§ AIM OF THE EXERCISE:
Please repeat the records below exactly, from the first line through the line containing "return look.material", and nothing more.
=== DATASET ROWS ===
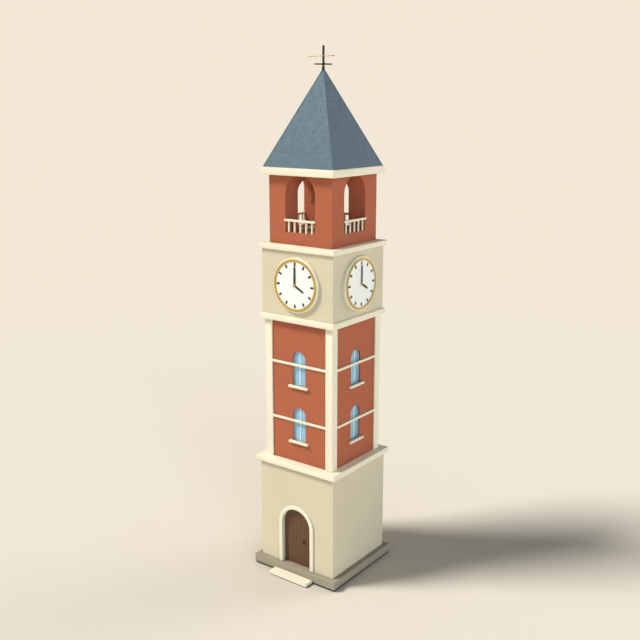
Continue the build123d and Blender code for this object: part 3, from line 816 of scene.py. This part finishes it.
def floor_paint():
    """Matt pale paint, with painted shade around the tower, passing into the backdrop's own light far from
    it.
    """
    look = Look(Roughness=1.0, Specular_IOR_Level=0.0)
    look.material.name = "studio_floor"
    paint = look.blend(look.noise(0.35, detail=3), *shades(FLOOR, 0.003))
    # painted shade on the floor, darkest beside the tower
    painted_floor_shade = look.spread(look.occlusion(20.0, samples=16), 0.31, 0.0, start=0.5, end=1.0)
    look.colour(look.blend(painted_floor_shade, paint, tone(FLOOR_SHADE)))
    distance = look.add("ShaderNodeVectorMath", {0: look.place}, operation="LENGTH").outputs["Value"]
    far = look.spread(distance, 0.0, 1.0, start=FADE_START, end=FADE_END)
    glow = look.add("ShaderNodeEmission", {"Color": tone(BACKDROP), "Strength": 1.0}).outputs[0]
    mix = look.add("ShaderNodeMixShader", {0: far, 1: look.shader.outputs[0], 2: glow})
    look.feed(look.tree.nodes["Material Output"].inputs["Surface"], mix.outputs[0])
    return look.material


def make_floor():
    """A wide pale floor that takes on the backdrop's colour far behind the tower."""
    floor = bmesh.new()
    square = rectangle(-FLOOR_HALF, -FLOOR_HALF, FLOOR_HALF, FLOOR_HALF)
    slab(floor, square, FLOOR_DEPTH, Matrix.Translation((0, 0, -FLOOR_DEPTH)))
    floor_mesh = bpy.data.meshes.new("studio_floor")
    floor.to_mesh(floor_mesh)
    floor.free()
    floor_mesh.materials.append(floor_paint())
    added("studio_floor", floor_mesh)


def make_world():
    """Even studio light, and the backdrop's colour where the camera sees past the floor."""
    world = bpy.data.worlds.new("studio")
    bpy.context.scene.world = world
    world.use_nodes = True
    tree = world.node_tree
    ambient = tree.nodes["Background"]
    ambient.inputs["Color"].default_value = AMBIENT_COLOUR
    ambient.inputs["Strength"].default_value = AMBIENT
    backdrop = tree.nodes.new("ShaderNodeBackground")
    backdrop.inputs["Color"].default_value = tone(BACKDROP)
    seen = tree.nodes.new("ShaderNodeLightPath")
    mix = tree.nodes.new("ShaderNodeMixShader")
    tree.links.new(seen.outputs["Is Camera Ray"], mix.inputs[0])
    tree.links.new(ambient.outputs[0], mix.inputs[1])
    tree.links.new(backdrop.outputs[0], mix.inputs[2])
    tree.links.new(mix.outputs[0], tree.nodes["World Output"].inputs["Surface"])


def make_sun(name, toward, strength, angle, colour):
    """A sun that shines from a direction, with a soft disc of an angle in degrees."""
    light = bpy.data.lights.new(name, "SUN")
    light.energy = strength
    light.angle = radians(angle)
    light.color = colour
    added(name, light).rotation_euler = Vector(toward).to_track_quat("Z", "Y").to_euler()


def make_camera():
    """The camera of the reference view: from the front right, above the middle of the tower."""
    camera = bpy.data.cameras.new("camera")
    camera.lens = CAMERA_LENS
    camera.clip_end = CAMERA_REACH
    holder = added("camera", camera)
    holder.matrix_world = axes(CAMERA_RIGHT, CAMERA_UP, CAMERA_RIGHT.cross(CAMERA_UP), CAMERA_POINT)
    bpy.context.scene.camera = holder


bpy.context.scene.view_settings.view_transform = "Standard"
make_floor()
make_world()
make_sun("key", toward=(-0.4817, -0.4531, 0.75), strength=3.48, angle=18, colour=(1.0, 0.975, 0.985))
make_sun("rim", toward=(0.4516, 0.8493, 0.276), strength=1.36, angle=38, colour=(0.98, 0.90, 0.95))
make_sun("fill", toward=(0.80, -0.57, 0.20), strength=1.56, angle=30, colour=(0.58, 0.79, 1.0))
make_camera()
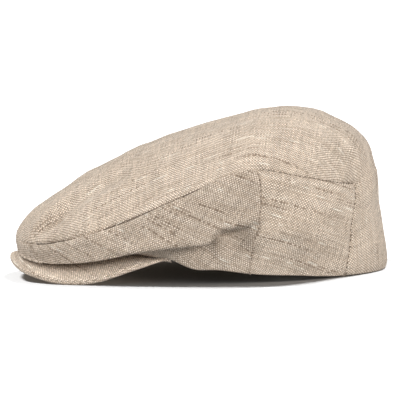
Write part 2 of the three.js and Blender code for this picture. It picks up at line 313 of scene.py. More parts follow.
def side_grid(first, last, grain):
    """A side panel between two stations. grain is the angle of the threads below the bulge line."""
    stations = stations_between(first, last, BULGE_LENGTH)
    down = np.concatenate([graded(37, fine_end=False), 1 + graded(32, fine_start=False, step=1.4)[1:]])
    share = (stations - first) / (last - first)
    share = share if last == EAR else 1 - share if first == EAR else 0 * share
    stations = stations[None, :] + ear_bow(down)[:, None] * share[None, :]
    grid = wall_point(stations, down[:, None])
    fall, along = lengths_along(grid), np.interp(stations, TABLE, BULGE_LENGTH)
    below = fall - fall[np.argmin(np.abs(down - 1))]
    c, s = turned(grain)
    return grid, np.stack([along * c + below * s, below * c - along * s], -1)


# How far from its left twin's place on the cloth a right-hand piece is cut.
CUT_APART = [311, 173]


def mirrored(grid, flat):
    return grid * [-1, 1, 1], flat + CUT_APART


def normals_of(grid):
    """Outward normals of a grid of points."""
    n = unit(np.cross(np.gradient(grid, axis=1), np.gradient(grid, axis=0)))
    inside = np.array([0, np.clip(grid[..., 1].mean(), -90, 40), 30.0])
    return n if np.sum(n * (grid - inside)) > 0 else -n


FRONT_GRAIN = 34
REAR_GRAIN = 9
PANELS = {"top_panel": top_grid()}
PANELS["front_side_panel_left"] = side_grid(0, EAR, FRONT_GRAIN)
PANELS["rear_side_panel_left"] = side_grid(EAR, REAR, REAR_GRAIN)
for part in ("front", "rear"):
    PANELS[f"{part}_side_panel_right"] = mirrored(*PANELS[f"{part}_side_panel_left"])

# ---- Seams: sampled lines with the normal of the skin on both sides ----


def seam_lines():
    down = np.linspace(0, 2, 90)
    stations = np.interp(np.arange(0, SEAM_LENGTH[-1], 1.0), SEAM_LENGTH, TABLE)
    lines = {
        "main": seam_at(stations),
        "ear": wall_point(EAR + ear_bow(down), down),
        "rear": wall_point(np.full_like(down, REAR), down),
    }
    both = {f"{name}_left": line for name, line in lines.items()}
    both.update({f"{name}_right": line * [-1, 1, 1] for name, line in lines.items()})
    both["front"] = wall_point(np.zeros_like(down), down)
    return both


def tree_of(points):
    tree = KDTree(len(points))
    for i, p in enumerate(points):
        tree.insert(p, i)
    tree.balance()
    return tree


SEAMS = seam_lines()


def seam_normals():
    """At each seam sample, the mean of the normals of the panels that meet there."""
    points, normals, owner = [], [], []
    for i, (grid, _) in enumerate(PANELS.values()):
        n = normals_of(grid)
        for border in (np.s_[0], np.s_[-1], np.s_[:, 0], np.s_[:, -1]):
            points.extend(grid[border])
            normals.extend(n[border])
            owner.extend([i] * len(grid[border]))
    tree = tree_of(points)
    found = {}
    for name, line in SEAMS.items():
        sums = []
        for p in line:
            by_panel = {}
            for _, i, _ in tree.find_range(p, 3.0):
                by_panel.setdefault(owner[i], []).append(normals[i])
            sums.append(sum(unit(np.sum(v, axis=0)) for v in by_panel.values()))
        found[name] = unit(np.stack([running_mean(values, 5) for values in unit(np.array(sums)).T], -1))
    return found


SEAM_NORMALS = seam_normals()
ALL_SEAM_POINTS = np.vstack(list(SEAMS.values()))
ALL_SEAM_NORMALS = np.vstack([SEAM_NORMALS[name] for name in SEAMS])
ALL_SEAM_ALONG = np.concatenate([lengths_along(line) for line in SEAMS.values()])
ALL_SEAM_KINDS = np.concatenate([[name.split("_")[0]] * len(line) for name, line in SEAMS.items()])
SEAM_TREE = tree_of(ALL_SEAM_POINTS)


def nearest_seam(points):
    """The number of the nearest seam sample to each point, and the distance to it."""
    hits = [SEAM_TREE.find(p)[1:] for p in points.reshape(-1, 3)]
    return (np.array(values).reshape(points.shape[:-1]) for values in zip(*hits))


def eased_normals(grid, normals, reach):
    """Normals that turn into the seams' own towards a seam; the nearest seam samples; distances."""
    index, distance = nearest_seam(grid)
    near = column(1 - smooth(distance, 0, reach))
    return unit(normals * (1 - near) + ALL_SEAM_NORMALS[index] * near), index, distance


# ---- The cloth's own relief: folds, puckers and soft waves ----

# The bag of cloth over the ear hangs down to this line: along the head, and height.
BAG_EDGE = np.array([
    [-150, 17], [-120, 14], [-105, 15.6], [-92, 16.6], [-80, 18.1], [-67, 19.8], [-54, 21.3], [-34, 23.3],
    [-20, 24.3], [-12.5, 24.7], [-9.8, 25.4], [-7.7, 27.8], [-5.8, 31.4], [-3, 33.9], [5.8, 35.2],
    [14.2, 36.9], [18.7, 38.6], [24, 40], [34, 43.5], [60, 48],
])
# How far the cloth under that line is tucked in, by its place along the head.
BAG_DEPTH = np.array([
    [-80, 0], [-60, 2.0], [-40, 4.4], [-15, 7.6], [-5, 10.4], [5, 9.2], [12, 6.0], [18, 2.6], [24, 1.3],
    [34, 0.5], [44, 0],
])
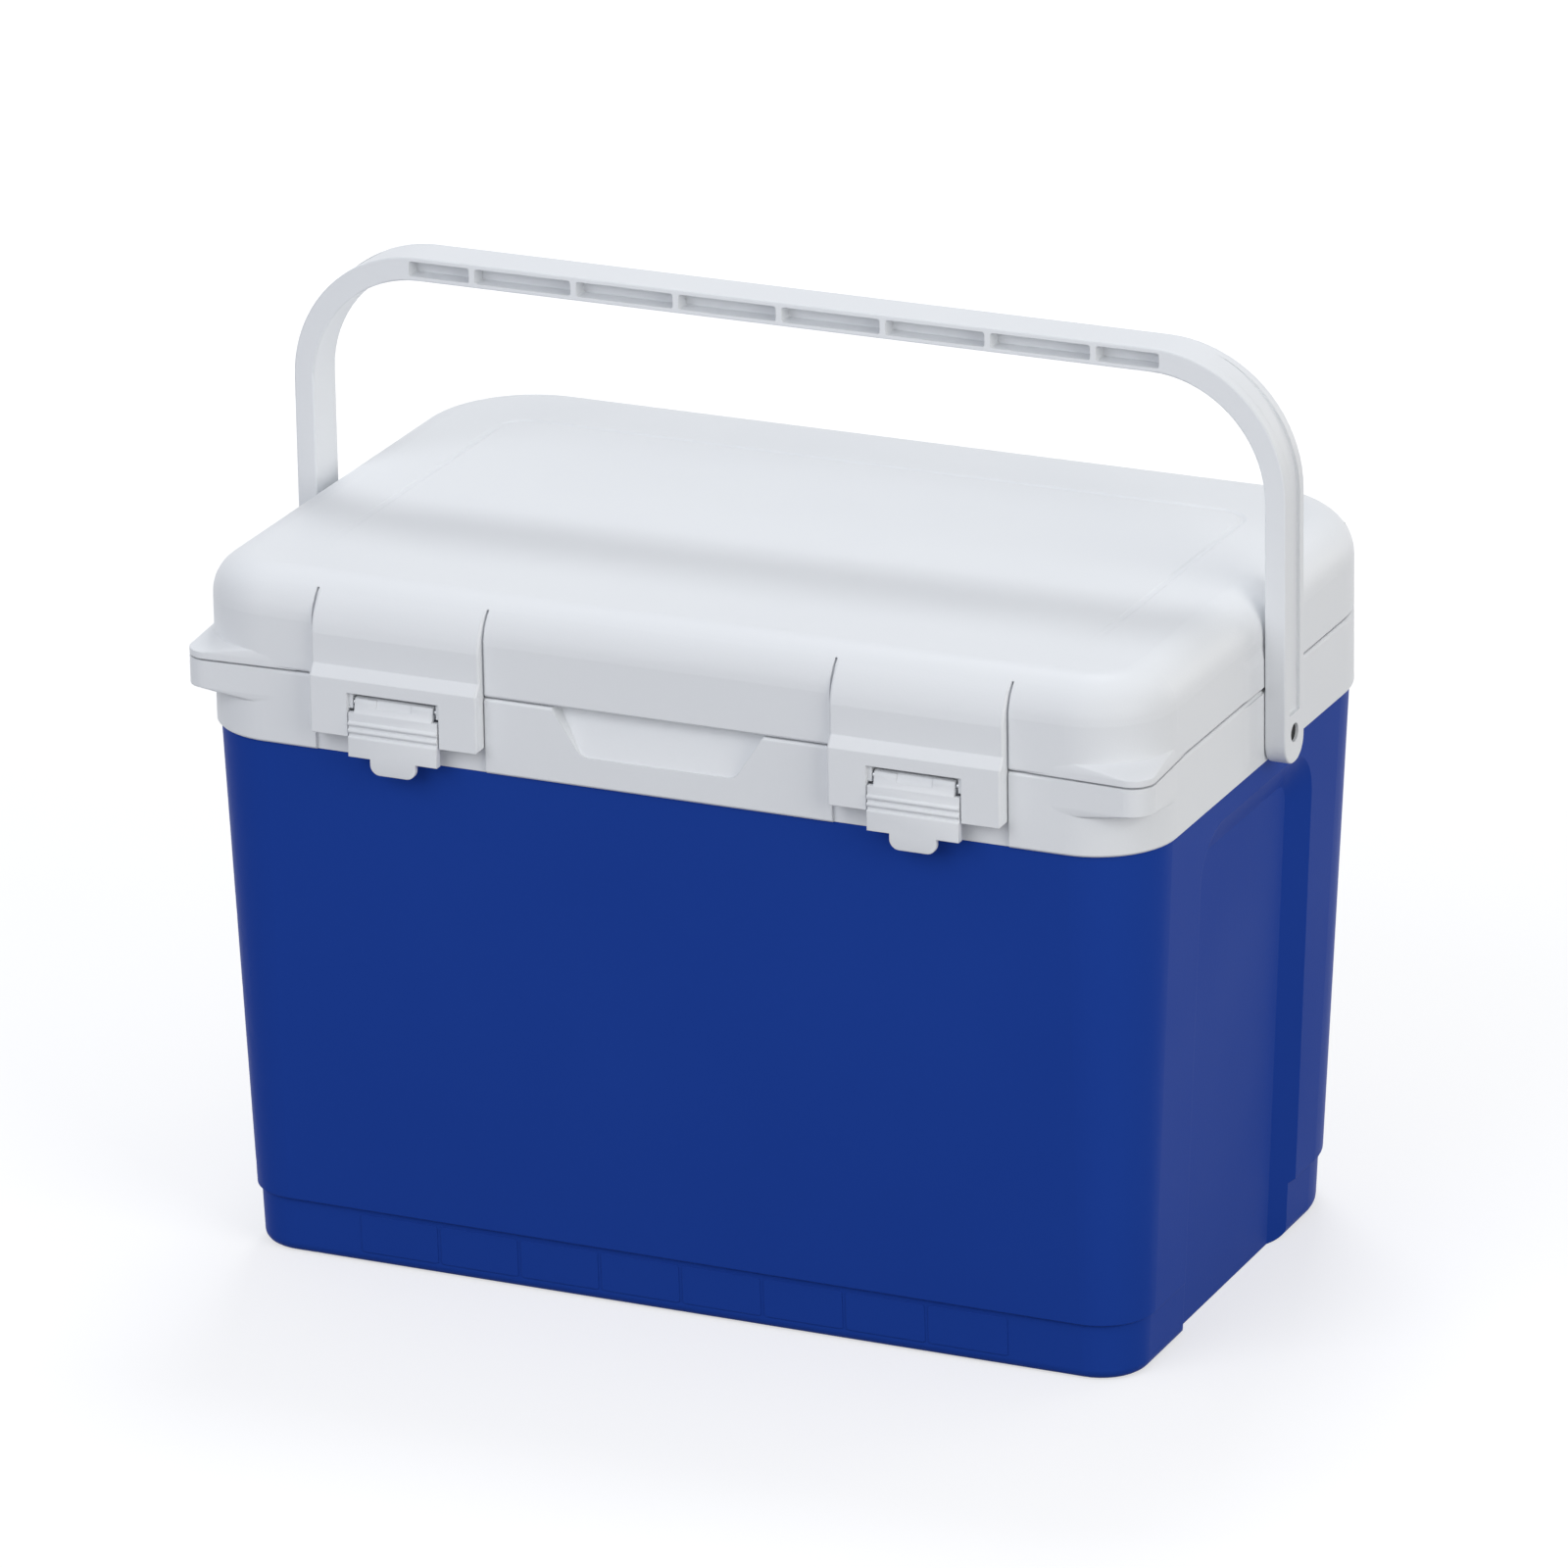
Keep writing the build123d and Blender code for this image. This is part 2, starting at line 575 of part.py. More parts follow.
def hood_seams():
    """Narrow grooves in the lid's front wall, one along each side of each hood."""
    skin = lid_block(0) - lid_block(HOOD_SEAM_DEPTH)
    skin &= block((-RIM.half_x, RIM.half_x), (-RIM.half_y, -RIM.half_y + LID_EDGE_RADIUS),
                  (LID_BOTTOM, LID_TOP - HOOD_TOP_DROP - HOOD_SEAM_STOP))
    seams = []
    for hood_side in SIDES.values():
        for edge_side in SIDES.values():
            near = hood_side * HOOD_SPACING / 2 + edge_side * HOOD_WIDTH / 2
            x = sorted((near, near + edge_side * HOOD_SEAM_WIDTH))
            seams.append(skin & block(x, (-RIM.half_y, 0), (LID_BOTTOM, LID_TOP)))
    return seams


def notch(x):
    """Notch in the panel of a hood, open at the bottom, in which the lever swings."""
    half = NOTCH_WIDTH / 2
    return block((x - half, x + half), (PANEL_Y, PANEL_Y + HOOD_WALL),
                 (PANEL_BOTTOM, RIM_TOP - NOTCH_TOP_BELOW_RIM))


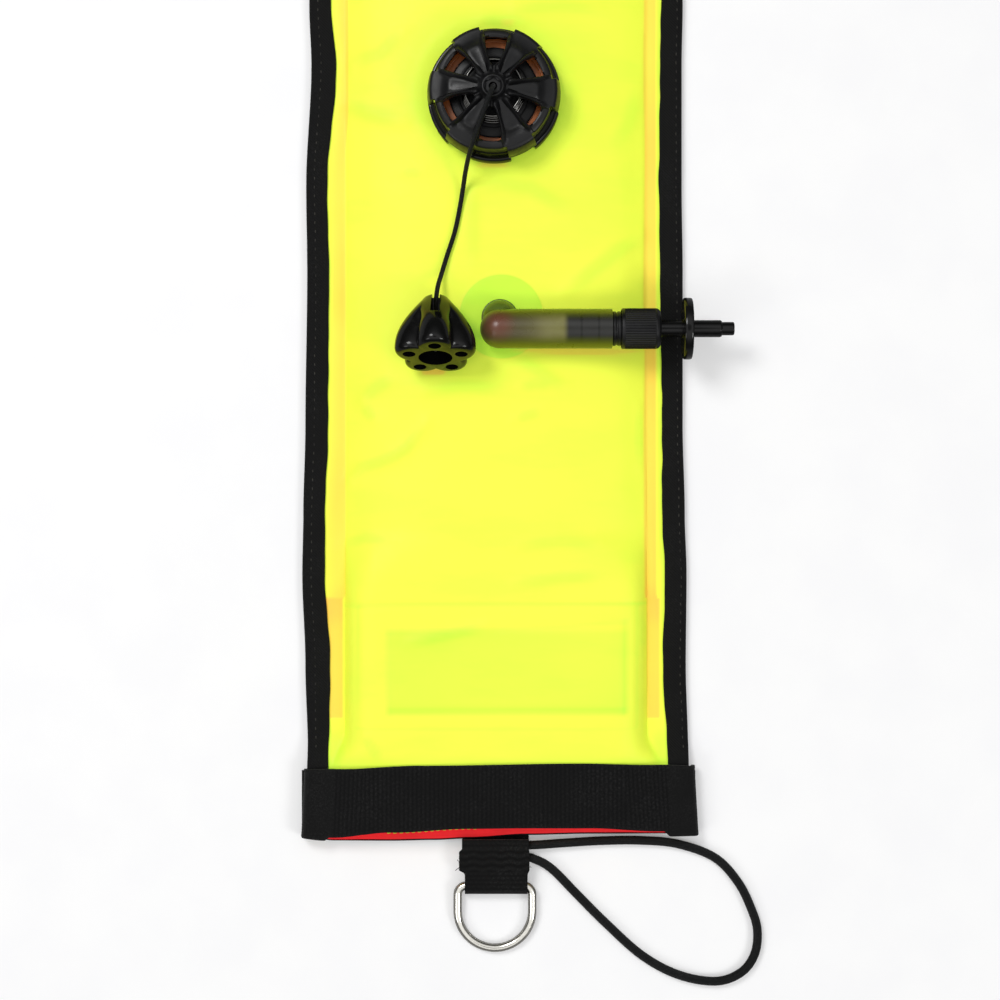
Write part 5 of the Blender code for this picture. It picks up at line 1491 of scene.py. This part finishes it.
===
§ RESULT FOR THIS EXERCISE:
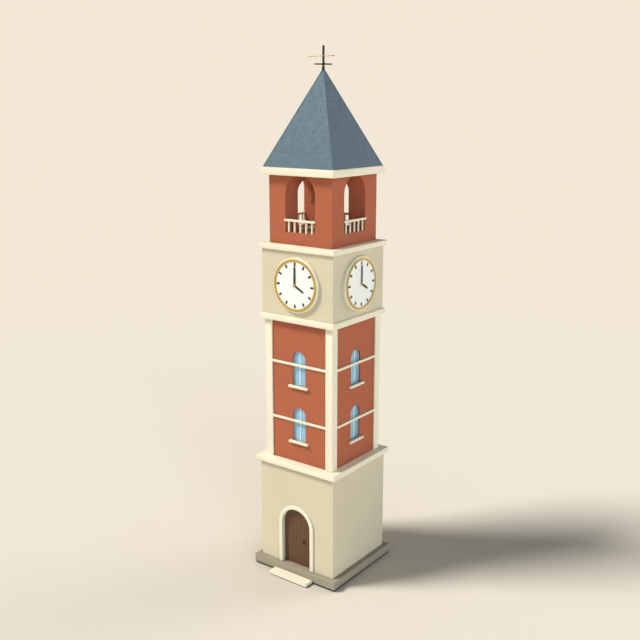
Continue the build123d and Blender code for this object: part 3, from line 816 of scene.py. This part finishes it.
def floor_paint():
    """Matt pale paint, with painted shade around the tower, passing into the backdrop's own light far from
    it.
    """
    look = Look(Roughness=1.0, Specular_IOR_Level=0.0)
    look.material.name = "studio_floor"
    paint = look.blend(look.noise(0.35, detail=3), *shades(FLOOR, 0.003))
    # painted shade on the floor, darkest beside the tower
    painted_floor_shade = look.spread(look.occlusion(20.0, samples=16), 0.31, 0.0, start=0.5, end=1.0)
    look.colour(look.blend(painted_floor_shade, paint, tone(FLOOR_SHADE)))
    distance = look.add("ShaderNodeVectorMath", {0: look.place}, operation="LENGTH").outputs["Value"]
    far = look.spread(distance, 0.0, 1.0, start=FADE_START, end=FADE_END)
    glow = look.add("ShaderNodeEmission", {"Color": tone(BACKDROP), "Strength": 1.0}).outputs[0]
    mix = look.add("ShaderNodeMixShader", {0: far, 1: look.shader.outputs[0], 2: glow})
    look.feed(look.tree.nodes["Material Output"].inputs["Surface"], mix.outputs[0])
    return look.material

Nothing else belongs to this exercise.